2° Lorsque les résultats d’une enquête de coût de revient portant sur des prestations comparables commandées au titulaire d’un marché antérieur ne sont pas encore connus ;

3° Lorsque les prix des dernières tranches d’un marché à tranches, tel que défini à l’article 72, sont fixés au vu des résultats, non encore connus, d’une enquête de coût de revient portant sur les premières tranches, conclues à prix définitifs ;

4° Lorsque les prix définitifs de prestations comparables ayant fait l’objet de marchés antérieurs sont remis en cause par le candidat pressenti ou par le pouvoir adjudicateur, sous réserve que ce dernier ne dispose pas des éléments techniques ou comptables lui permettant de négocier de nouveaux prix définitifs ».

 Comme le souligne le ministre, le recours à un « prix provisoire » en dehors des cas visés constitue une irrégularité[5].

 Enfin, le ministre rappelle qu’il est essentiel de précisément définir ses besoins préalablement à la passation d’un marché afin de permettre aux opérateurs économiques de pouvoir déterminer leur prix (article 5 CMP). Ajoutons qu’il s’agit là même d’une obligation pour les pouvoirs adjudicateurs[6] en vue d’assurer une concurrence pleine et entière.

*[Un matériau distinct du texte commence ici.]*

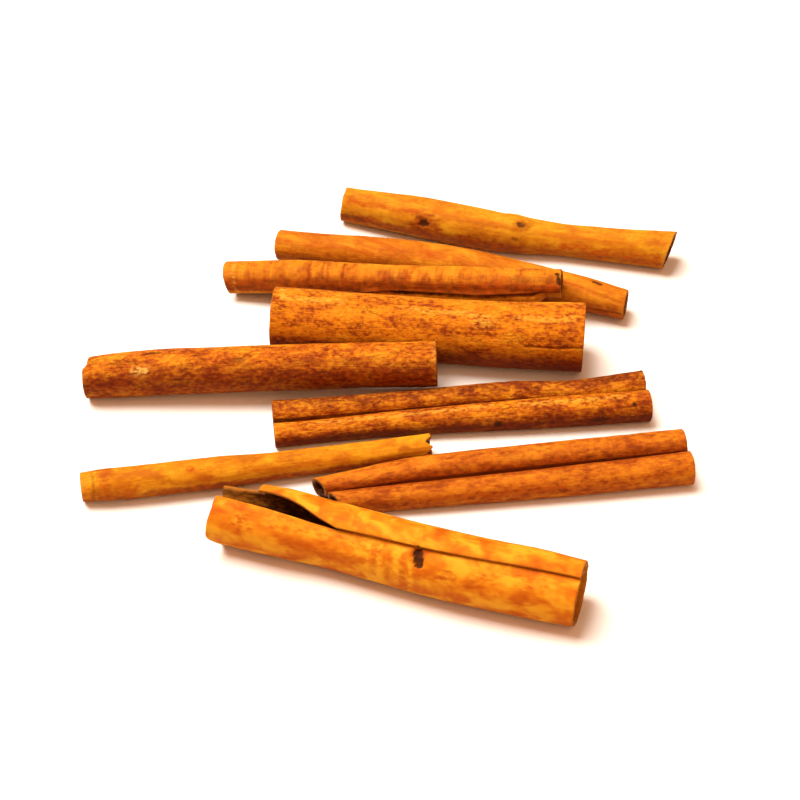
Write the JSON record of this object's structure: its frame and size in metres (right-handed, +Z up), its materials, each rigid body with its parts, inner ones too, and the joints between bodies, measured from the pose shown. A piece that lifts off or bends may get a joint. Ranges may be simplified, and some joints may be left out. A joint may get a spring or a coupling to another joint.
{
  "type": "stack of cinnamon sticks",
  "caption": "Loose pile of rolled cinnamon bark sticks lying side by side and across one another, as single and double rolls with open scroll ends and a lifted flap.",
  "frame": {"origin": "on the surface under the middle of the pile", "axes": "+Z up; +X to the right, along the sticks; -Y towards the front of the pile"},
  "size_m": [0.1386, 0.1414, 0.016],
  "materials": {
    "smooth_bark": "dry scraped bark, matt with a faint sheen",
    "rough_bark": "dry fissured bark, matt"
  },
  "bodies": {
    "root": {"stick_back": "smooth_bark", "stick_curved": "smooth_bark", "stick_leaning": "smooth_bark", "stick_thick": "rough_bark", "stick_propped": "rough_bark", "stick_double_rough": "rough_bark", "stick_slim": "smooth_bark", "stick_double_smooth": "smooth_bark", "stick_split": "smooth_bark"}
  },
  "joints": []
}
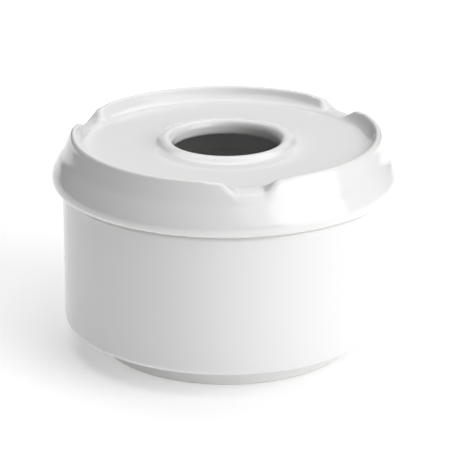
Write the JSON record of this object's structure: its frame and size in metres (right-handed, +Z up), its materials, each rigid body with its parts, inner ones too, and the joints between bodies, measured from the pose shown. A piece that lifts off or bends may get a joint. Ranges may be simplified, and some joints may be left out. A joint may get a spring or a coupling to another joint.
{
  "type": "lidded table ashtray",
  "caption": "Round porcelain table ashtray: a cylindrical cup on a foot ring and a loose dished lid with a centre hole, a bulging flared rim and rounded cigarette rests.",
  "frame": {"origin": "centre of the foot ring, on the table", "axes": "+Z up along the turning axis of both pieces; -Y faces the viewer, with one rest almost straight in front"},
  "size_m": [0.1094, 0.1094, 0.0692],
  "materials": {
    "bowl_glaze": "glossy white glaze",
    "lid_glaze": "glossy white glaze"
  },
  "bodies": {
    "bowl": {"bowl": "bowl_glaze"},
    "lid": {"lid": "lid_glaze"}
  },
  "joints": [
    {"name": "lid_lift", "type": "slide", "parent": "bowl", "child": "lid", "axis": [0, 0, 1], "range_m": [0, 0.06]}
  ]
}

 Pour autant, la réponse ministérielle met en avant les outils juridiques pouvant être utilisés, dans les cas où une telle définition préalable des besoins s’avérait impossible à réaliser en pratique :

  •  Dialogue compétitif (article 36 CMP) lorsque l’incertitude « porte à la fois sur les objectifs à atteindre et sur les moyens d’y parvenir »[7] ;
  • Accords-cadres[8] (article 76 CMP) ou marché à bons de commande[9] (article 77 CMP).
 

[1]   La question vise notamment les marchés de services juridiques.

[2]  CE 28 mars 1980 Société Cabinet 2000, req. n° 07703.

[3]  CAA de Versailles 15 novembre 2011 Cabinet MPC Avocats, req. n° 08VE02781.

[4]  CE 9 mars 1960 Massida, req. n° 39717.

[5]  CE 8 décembre 1982 Sté Losfeld-Industries c/ ministre de la défense, req. n° 33375.

[6]  Cf. notamment : CE 15 décembre 2008 ville de Dunkerque, req. n°310380.

[7]  C’est moins sur le besoin en tant que tel que la difficulté se cristallise. L’article 36 CMP exige qu’au moins l’une des deux conditions suivantes soit remplie : « le pouvoir adjudicateur n’est objectivement pas en mesure de définir seul et à l’avance les moyens techniques pouvant répondre à ses besoins » ou « le pouvoir adjudicateur n’est objectivement pas en mesure d’établir le montage juridique ou financier d’un projet ».

[8]   Contrats conclus entre un pouvoir adjudicateur et des opérateurs économiques « ayant pour objet d’établir les termes régissant les marchés à passer au cours d’une période donnée, notamment en qui concerne les prix et, le cas échéant, les quantités envisagées » (article 1er CMP).

[9]   « Marché conclu avec un ou plusieurs opérateurs économiques et exécuté au fur et à mesure de l’émission de bons de commande » (aticle 77 CMP).